Отчет Амора о выполненном плане и изображен на облаке: благодарность от Венеры, в рамках стандартных жестов отношения со слугой, комическим персонажем [McGee 1988, 238]. Прозерпина отождествлялась с созвездием Тельца, как раз того второго (по римскому счету) Месяца года, когда Венера торжествовала над Марсом (Апрель над Мартом, месяцем Марса). Такое торжество видим на знаменитых астрологических фресках в Палаццо Скифанойя, с анализа которых Аби Варбургом [Warburg 1912, 563–575] и началась вся наука о самостоятельном смысле образов – иконология. Поэтому танец купидонов можно понимать как вариант Апрельского танца, танца месяца Тельца, танца на цветущем лугу, как некоторый аналог Трех Граций на фреске Апрель. Поэтому перед нами торжество любви над войной: воинские доспехи повержены, и мир торжествует.

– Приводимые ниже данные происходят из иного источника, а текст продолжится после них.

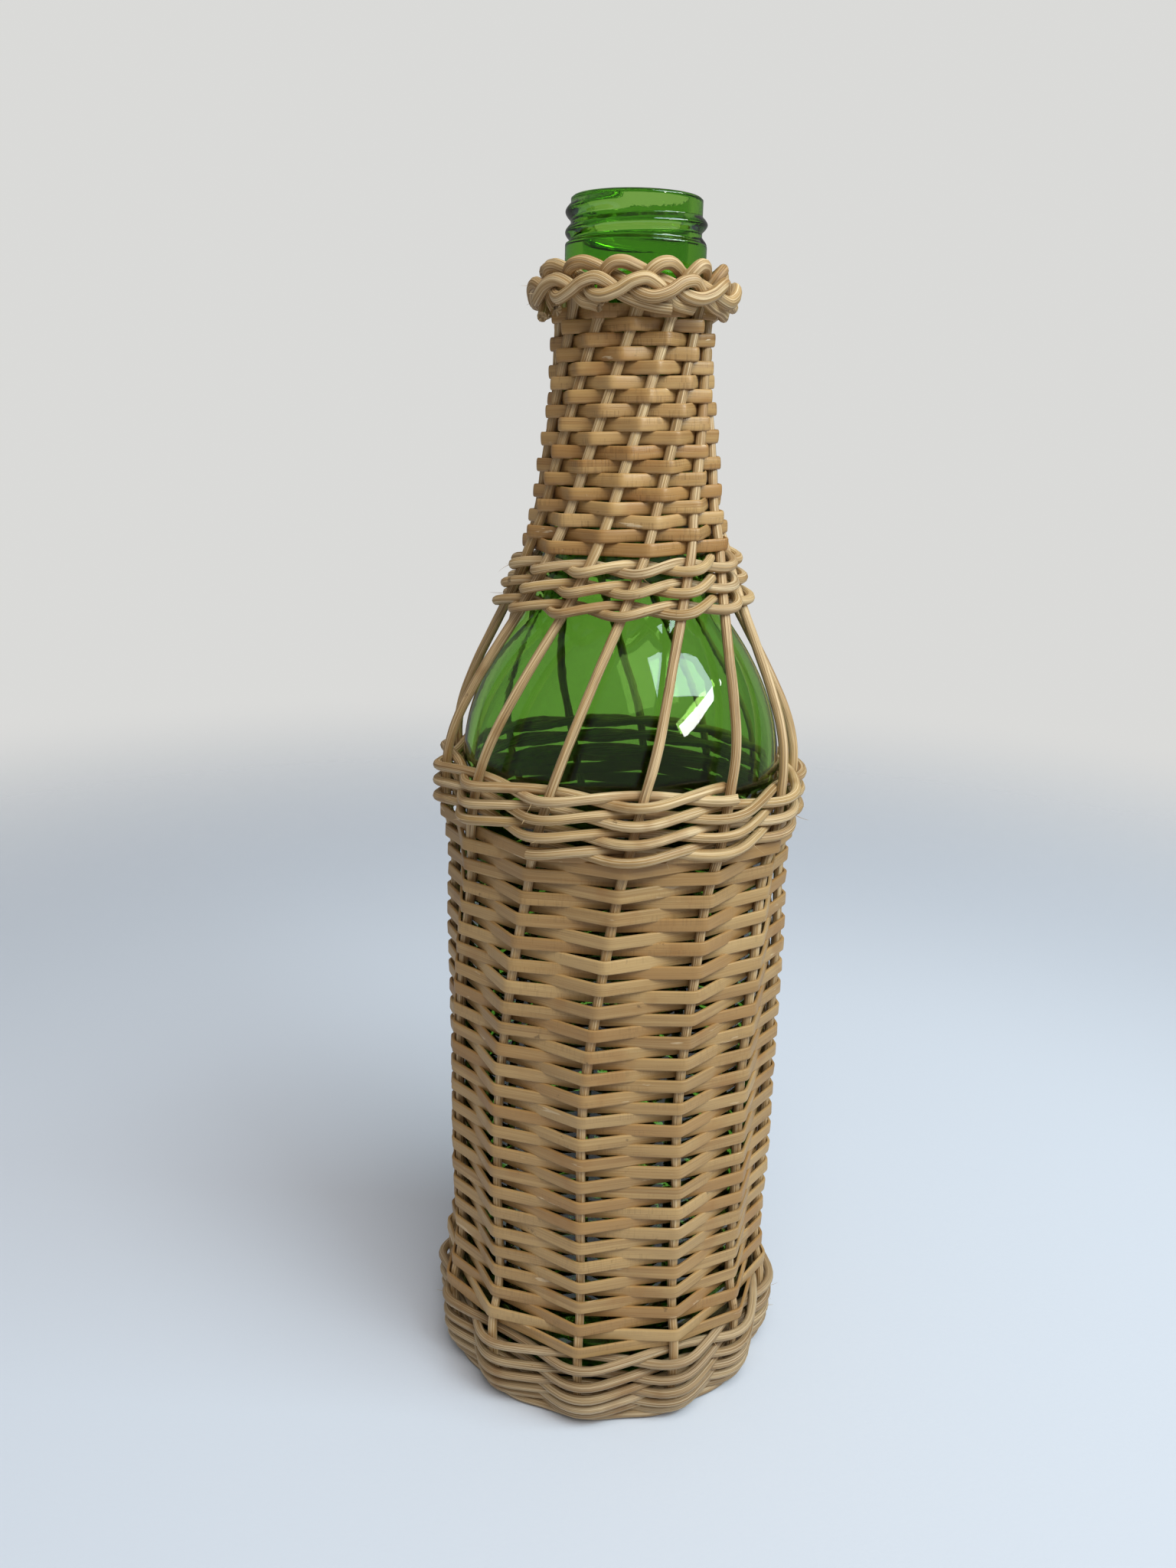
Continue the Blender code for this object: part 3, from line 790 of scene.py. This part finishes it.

Все образы Бертрана обретают очевидный смысл: расстроенный инструмент, превращающий любую серьезную сцену в комедию и интермедию, ожидает перемены времен; такой перемены, чтобы музыка стала не потусторонней, а вновь земной. Перемена времен сопровождается насилием, торжеством Марса. Тогда как именно кража Персефоны-Коломбины, в пародийном ключе, и делает сцену не бессмысленной, а вполне осмысленной: торжествует Апрель любви, и интермедии, музыкальные антракты оказываются самым правильным исполнением музыкального замысла. Такая интерпретация позволяет уточнить степень влияния иконологических программ на схемы романтической фантазии и на романтическую концепцию музыки как одновременно самого жизненного и самого потустороннего искусства. Но само представление о схемах не просто как об «образах», но как о «программах», родилось в классицистской поэтике.